Last but not least is the command:
"cmd" : "minio server /data --certs-dir /certs --console-address :9090"
so we want to start the server and point it at the /data
folder, we tell the server to open the console on port 9090
and that it's open on any IP. Lastly and you don't need this but helps later when you use the AWS CLI, I add the --certs-dir
switch and a location to some certs.
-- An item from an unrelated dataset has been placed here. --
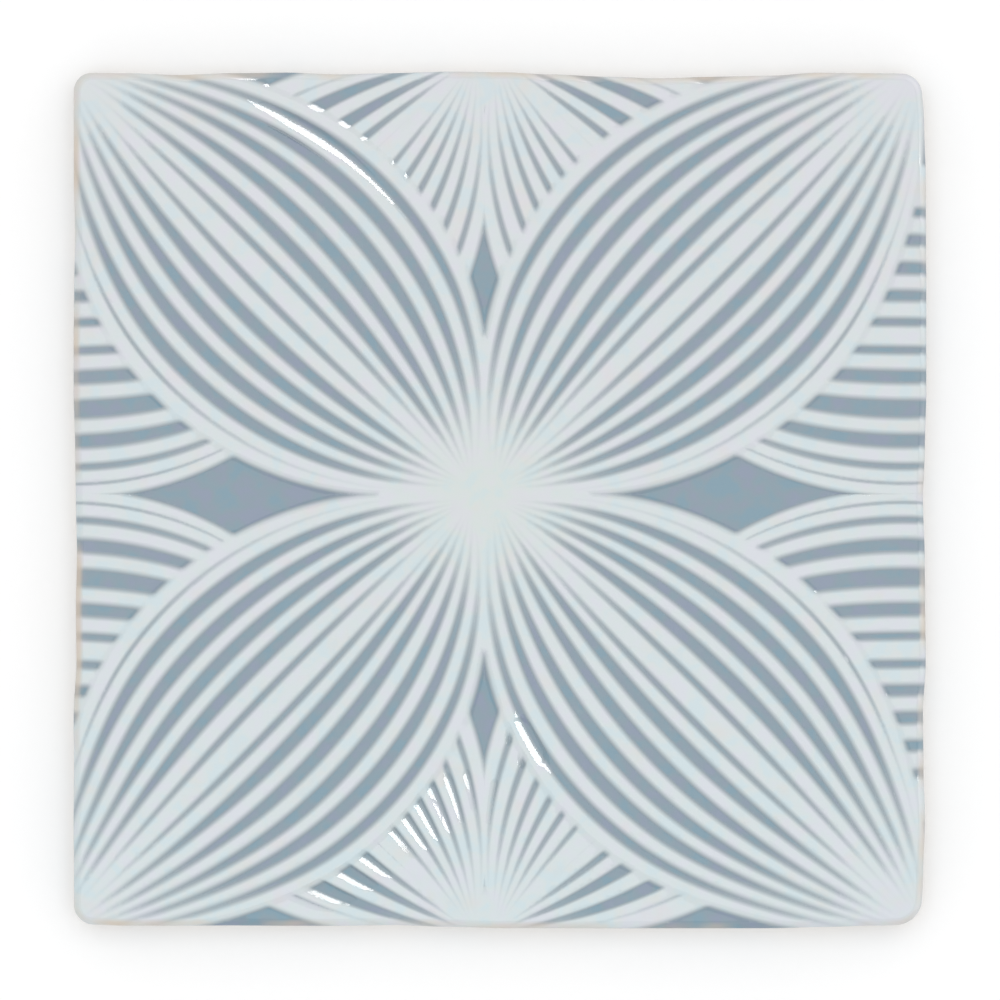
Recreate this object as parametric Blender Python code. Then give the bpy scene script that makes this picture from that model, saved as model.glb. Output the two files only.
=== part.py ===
"""A square ceramic wall tile with a moulded relief: four ribbed petals crossing at the middle
over a ground of ribbed bands. Metres, +Z out of the glazed face, +Y to the tile's upper edge,
origin in the middle of the flat back face."""
import math

import bmesh
import bpy
from mathutils import Vector

MM = 0.001

# The slab, pressed from clay in one piece
TILE_WIDTH = 152.0 * MM
TILE_HEIGHT = 152.7 * MM
CORNER_RADIUS = 3.4 * MM
CORNER_STEPS = 6
GROUND_TOP = 9.0 * MM
ARRIS_WIDTH = 1.5 * MM
ARRIS_STEPS = 3
RIM = 1.9 * MM              # the relief stops this far inside the outline

# The sides aren't quite straight, after the kiln
EDGE_STEPS = 18
EDGE_WAVE = 0.2 * MM
EDGE_RIPPLE = 0.1 * MM

# The petals run from the crossing, which lies left of the middle, to the four corners
CROSSING = Vector((-2.8, 1.0)) * MM
PETAL_TIPS = {
    "upper_left": Vector((-75.2, 75.3)) * MM,
    "upper_right": Vector((74.4, 75.2)) * MM,
    "lower_left": Vector((-75.3, -75.1)) * MM,
    "lower_right": Vector((74.4, -75.1)) * MM,
}
PETAL_TOP = 9.7 * MM
PETAL_ROOT = 7.6 * MM       # how deep the petal's solid reaches into the slab
PETAL_BULGE_SIDE = 28.4 * MM      # rise of the edge that faces the left or right side
PETAL_BULGE_POLE = 29.8 * MM      # rise of the edge that faces the upper or lower side
PETAL_STEPS = 28
HUB_RADIUS = 5.0 * MM
HUB_STEPS = 24

# Grooves of a petal: rise at half length, full width, and where each starts and ends
PETAL_GROOVES = (
    (2.5 * MM, 1.5 * MM, 0.13, 0.88),
    (7.0 * MM, 2.3 * MM, 0.10, 0.92),
    (11.9 * MM, 2.4 * MM, 0.09, 0.93),
    (16.9 * MM, 2.4 * MM, 0.09, 0.93),
    (22.0 * MM, 2.4 * MM, 0.11, 0.92),
)
SIDE_GROOVE = (25.8 * MM, 0.7 * MM, 0.17, 0.90)
POLE_GROOVE = (27.0 * MM, 1.7 * MM, 0.19, 0.92)
PETAL_GROOVE_FLOOR = 8.7 * MM
GROOVE_STEPS = 12
GROOVE_END_SHAPE = 0.4      # how blunt a groove's ends are: 0 is square, 1 is a long point

CUT_TOP = 12.0 * MM


def wavy(fraction, phase):
    """Sideways shift of a side at a fraction of its length, dying out at the corners."""
    wave = EDGE_WAVE * math.sin(2.0 * math.pi * (1.4 * fraction + phase))
    ripple = EDGE_RIPPLE * math.sin(2.0 * math.pi * (3.7 * fraction + 2.0 * phase))
    return (wave + ripple) * math.sin(math.pi * fraction)


def tile_outline(inset=0.0):
    """Points round the tile's outline, counter-clockwise, from the lower right corner."""
    half = Vector((TILE_WIDTH / 2.0 - inset, TILE_HEIGHT / 2.0 - inset))
    radius = CORNER_RADIUS - inset
    radius = max(radius, 0.6 * MM)
    corners = [
        Vector((half.x - radius, -half.y + radius)),
        Vector((half.x - radius, half.y - radius)),
        Vector((-half.x + radius, half.y - radius)),
        Vector((-half.x + radius, -half.y + radius)),
    ]
    points = []
    for index, centre in enumerate(corners):
        start = math.pi / 2.0 * (index - 1)
        for step in range(CORNER_STEPS + 1):
            angle = start + math.pi / 2.0 * step / CORNER_STEPS
            points.append(centre + radius * Vector((math.cos(angle), math.sin(angle))))
        outward = Vector((math.cos(start + math.pi / 2.0), math.sin(start + math.pi / 2.0)))
        following = corners[(index + 1) % 4]
        for step in range(1, EDGE_STEPS):
            fraction = step / EDGE_STEPS
            middle = centre.lerp(following, fraction) + radius * outward
            points.append(middle - outward * abs(wavy(fraction, 0.23 * index)))
    return points


def arc_point(start, end, rise, fraction):
    """A point on the circular arc from start to end that rises to the left of the chord."""
    chord = end - start
    half = chord.length / 2.0
    along = chord.normalized()
    left = Vector((-along.y, along.x))
    side = math.copysign(1.0, rise)
    height = abs(rise)
    radius = (half * half + height * height) / (2.0 * height)
    offset = (fraction - 0.5) * 2.0 * half
    lift = math.sqrt(radius * radius - offset * offset) - (radius - height)
    return start + along * (offset + half) + left * (side * lift)


def lens(start, end, rise_left, rise_right, steps):
    """Outline of a petal: two arcs from tip to tip, with closer points towards the tips."""
    spacing = [0.5 - 0.5 * math.cos(math.pi * step / steps) for step in range(steps + 1)]
    left = [arc_point(start, end, rise_left, fraction) for fraction in spacing]
    right = [arc_point(start, end, -rise_right, fraction) for fraction in spacing]
    return right + left[-2:0:-1]


def crescent(start, end, rise, width, first, last):
    """Outline of a groove that follows the arc of its rise, narrowing to both ends."""
    left = []
    right = []
    for step in range(GROOVE_STEPS + 1):
        place = 0.5 - 0.5 * math.cos(math.pi * step / GROOVE_STEPS)
        fraction = first + (last - first) * place
        swell = math.sin(math.pi * min(max(place, 0.02), 0.98)) ** GROOVE_END_SHAPE
        half = 0.5 * width * swell
        middle = arc_point(start, end, rise, fraction)
        ahead = arc_point(start, end, rise, fraction + 0.001)
        along = (ahead - middle).normalized()
        aside = Vector((-along.y, along.x)) * half
        left.append(middle + aside)
        right.append(middle - aside)
    return right + left[::-1]


def prism(name, outlines, bottom, top, collection):
    """A closed solid over flat outlines, between two heights."""
    curve = bpy.data.curves.new(name, "CURVE")
    curve.dimensions = "2D"
    curve.fill_mode = "BOTH"
    curve.extrude = (top - bottom) / 2.0
    for points in outlines:
        spline = curve.splines.new("POLY")
        spline.points.add(len(points) - 1)
        for knot, point in zip(spline.points, points):
            knot.co = (point.x, point.y, 0.0, 1.0)
        spline.use_cyclic_u = True
    drawn = bpy.data.objects.new(name, curve)
    drawn.location.z = (top + bottom) / 2.0
    collection.objects.link(drawn)
    bpy.context.view_layer.update()
    graph = bpy.context.evaluated_depsgraph_get()
    mesh = bpy.data.meshes.new_from_object(drawn.evaluated_get(graph))
    solid = bpy.data.objects.new(name, mesh)
    solid.matrix_world = drawn.matrix_world.copy()
    bpy.data.objects.remove(drawn)
    bpy.data.curves.remove(curve)
    work = bmesh.new()
    work.from_mesh(mesh)
    bmesh.ops.remove_doubles(work, verts=work.verts, dist=0.000001)
    bmesh.ops.recalc_face_normals(work, faces=work.faces)
    work.to_mesh(mesh)
    work.free()
    solid.name = name
    collection.objects.link(solid)
    return solid


def as_cutter(solid):
    solid.hide_render = True
    solid.display_type = "WIRE"
    return solid


def boolean(solid, other, operation):
    modifier = solid.modifiers.new(operation.title() + " " + other.name, "BOOLEAN")
    modifier.operation = operation
    modifier.object = other
    return modifier


def material(name, colour, roughness, coat):
    paint = bpy.data.materials.new(name)
    paint.use_nodes = True
    shader = paint.node_tree.nodes["Principled BSDF"]
    shader.inputs["Base Color"].default_value = colour
    shader.inputs["Roughness"].default_value = roughness
    shader.inputs["Metallic"].default_value = 0.0
    shader.inputs["Coat Weight"].default_value = coat
    return paint


def clear_scene():
    for thing in list(bpy.data.objects):
        bpy.data.objects.remove(thing)


def make_collection(name):
    collection = bpy.data.collections.new(name)
    bpy.context.scene.collection.children.link(collection)
    return collection


def soften_arris(slab):
    """Round the edge between the face and the sides, as the die and the glaze leave it."""
    work = bmesh.new()
    work.from_mesh(slab.data)
    top = max(vertex.co.z for vertex in work.verts)
    rim = [
        edge for edge in work.edges
        if all(abs(vertex.co.z - top) < 0.01 * MM for vertex in edge.verts)
        and len(edge.link_faces) == 2
        and any(abs(face.normal.z) < 0.1 for face in edge.link_faces)
    ]
    bmesh.ops.bevel(work, geom=rim, offset=ARRIS_WIDTH, segments=ARRIS_STEPS, profile=0.5,
                    affect="EDGES", clamp_overlap=True)
    work.to_mesh(slab.data)
    work.free()


def petal_sides(name):
    """Rises left and right of a petal's axis, seen from the crossing: pole side and edge side."""
    pole_is_left = name in ("lower_left", "upper_right")
    return pole_is_left


def build_tile():
    parts = make_collection("ceramic_tile")
    cutters = make_collection("cutters")

    tile = prism("tile", [tile_outline()], 0.0, GROUND_TOP, parts)
    soften_arris(tile)

    petals = []
    grooves = []
    for name, tip in PETAL_TIPS.items():
        pole_left = petal_sides(name)
        rise_left = PETAL_BULGE_POLE if pole_left else PETAL_BULGE_SIDE
        rise_right = PETAL_BULGE_SIDE if pole_left else PETAL_BULGE_POLE
        outline = lens(CROSSING, tip, rise_left, rise_right, PETAL_STEPS)
        petals.append((name, outline))
        for side in (1.0, -1.0):
            for rise, width, first, last in PETAL_GROOVES:
                grooves.append(crescent(CROSSING, tip, side * rise, width, first, last))
            on_pole_side = (side > 0.0) == pole_left
            rise, width, first, last = POLE_GROOVE if on_pole_side else SIDE_GROOVE
            grooves.append(crescent(CROSSING, tip, side * rise, width, first, last))

    field = as_cutter(prism("relief_field", [tile_outline(RIM)], PETAL_ROOT - MM, CUT_TOP, cutters))
    for name, outline in petals:
        petal = as_cutter(prism("petal_" + name, [outline], PETAL_ROOT, PETAL_TOP, cutters))
        boolean(petal, field, "INTERSECT")
        boolean(tile, petal, "UNION")
    hub = [
        CROSSING + HUB_RADIUS * Vector((math.cos(turn), math.sin(turn)))
        for turn in (2.0 * math.pi * step / HUB_STEPS for step in range(HUB_STEPS))
    ]
    boss = as_cutter(prism("hub", [hub], PETAL_ROOT, PETAL_TOP, cutters))
    boolean(tile, boss, "UNION")
    channels = as_cutter(prism("petal_grooves", grooves, PETAL_GROOVE_FLOOR, CUT_TOP, cutters))
    boolean(channels, field, "INTERSECT")
    boolean(tile, channels, "DIFFERENCE")

    tile.data.materials.append(material("blue_grey_glaze", (0.55, 0.66, 0.72, 1.0), 0.08, 0.6))
    return tile


clear_scene()
build_tile()
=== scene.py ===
import math

import bpy
import numpy as np
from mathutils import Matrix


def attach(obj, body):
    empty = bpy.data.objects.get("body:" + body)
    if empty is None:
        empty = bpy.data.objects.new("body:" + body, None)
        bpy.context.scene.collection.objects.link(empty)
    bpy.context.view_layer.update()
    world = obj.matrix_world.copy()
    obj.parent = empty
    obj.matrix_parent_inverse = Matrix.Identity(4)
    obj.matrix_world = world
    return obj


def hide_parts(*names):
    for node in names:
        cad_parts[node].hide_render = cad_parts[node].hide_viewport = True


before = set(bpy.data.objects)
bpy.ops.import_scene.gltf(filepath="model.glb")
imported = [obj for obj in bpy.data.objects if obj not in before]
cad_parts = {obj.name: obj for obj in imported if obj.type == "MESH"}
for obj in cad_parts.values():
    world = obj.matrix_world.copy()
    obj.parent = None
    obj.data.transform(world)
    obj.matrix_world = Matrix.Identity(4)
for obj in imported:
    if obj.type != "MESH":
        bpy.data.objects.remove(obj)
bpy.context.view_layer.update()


# The tile
# One slab of pressed and fired clay with its gloss glaze fused on. The die leaves four ribbed
# leaves that cross near the middle, over ribbed fans from the upper and lower edge and ribbed
# bands from the two sides. It lies on its plain back. Sizes of the relief are in millimetres.

CROSSING = (-2.8, 1.0)

# For each quarter (side, height): the leaf's inner tip, its outer tip and the lean of its ribs,
# then the point past the corner that its ribs run out to, and how much they open on the way
LEAVES = {
    (-1, 1): ((-4.9, 2.4), (-76.3, 75.9), 0.4, (-77.9, 77.5), 1.043),
    (1, 1): ((-1.0, 2.1), (72.8, 76.2), 0.1, (75.0, 78.3), 1.061),
    (-1, -1): ((-5.0, 0.0), (-77.3, -75.2), -0.1, (-80.4, -78.2), 1.095),
    (1, -1): ((-1.2, 0.0), (72.9, -74.4), 0.0, (76.3, -77.6), 1.096),
}

# Grooves on each half of a leaf: rise at half length, how the rise changes along it, and width.
# The side half lies towards the tile's left or right side, the pole half towards its axis.
LEAF_SIDE_GROOVES = (
    (2.55, 0.0, 1.2),
    (7.35, 0.35, 2.45),
    (12.15, 0.35, 2.48),
    (17.0, 0.7, 2.48),
    (21.95, 0.7, 2.48),
    (25.8, 0.4, 0.64),
)
LEAF_POLE_GROOVES = (
    (2.55, 0.0, 1.2),
    (6.8, 1.6, 2.42),
    (11.8, 2.1, 2.48),
    (16.95, 0.7, 2.48),
    (21.8, -1.4, 2.48),
    (26.6, -2.9, 1.93),
)
LEAF_SIDE_EDGE = (29.0, 0.5)
LEAF_POLE_EDGE = (30.5, -2.9)

# How fast the grooves narrow to the inner and the outer tip, from which width on they run full
# depth near each tip, and how wide their walls are
LEAF_NARROWING = (1.33, 2.0)
LEAF_FULL_WIDTH = (1.07, 0.62)
LEAF_WALL = 1.2

# The fans: near tip and far tip from the crossing, as if turned into the upper right quarter
FANS = {
    (-1, 1): ((1.4, 77.9), (76.8, -0.7)),
    (1, 1): ((2.0, 77.9), (74.2, 2.2)),
    (-1, -1): ((1.5, 78.2), (76.4, 0.2)),
    (1, -1): ((1.8, 77.7), (74.6, 3.3)),
}
FAN_INNER_GROOVES = (
    (3.6, 0.0, 1.26),
    (8.4, 0.0, 1.66),
    (13.1, 0.0, 1.68),
    (17.8, 0.0, 1.66),
    (22.5, 0.0, 1.54),
    (27.3, 0.0, 1.32),
)
FAN_OUTER_GROOVES = (
    (2.1, 0.0, 0.3),
    (6.4, 0.0, 1.95),
    (12.2, 0.0, 3.4),
    (19.0, 0.0, 3.5),
    (23.6, 0.0, 0.65),
)
FAN_INNER_EDGE = (31.5, 0.0)
FAN_OUTER_EDGE = (28.0, 0.0)
FAN_NARROWING = (1.25, 1.25)
FAN_FULL_WIDTH = (0.8, 0.8)
FAN_WALL = 0.9

# Round each pole, where a fan's ribs meet, the ground is smooth and then fades into the ribs
POLES = ((-2.8, 77.0), (-2.8, -77.0))
POLE_FIELD = (5.0, 14.0)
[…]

Now Minio is good enough if it finds certs in that folder then it will switch from being HTTP to HTTPS! This is good because then you don't have to worry about telling AWS CLI to ignore SSL issues.
Now we can start the Minio container, it takes a min or so but if you check the logs, you should see something like this:

Configure Bucket
Log into the console using the address you have for the container, because I am using host network its the same IP as my Nas just on port 9000.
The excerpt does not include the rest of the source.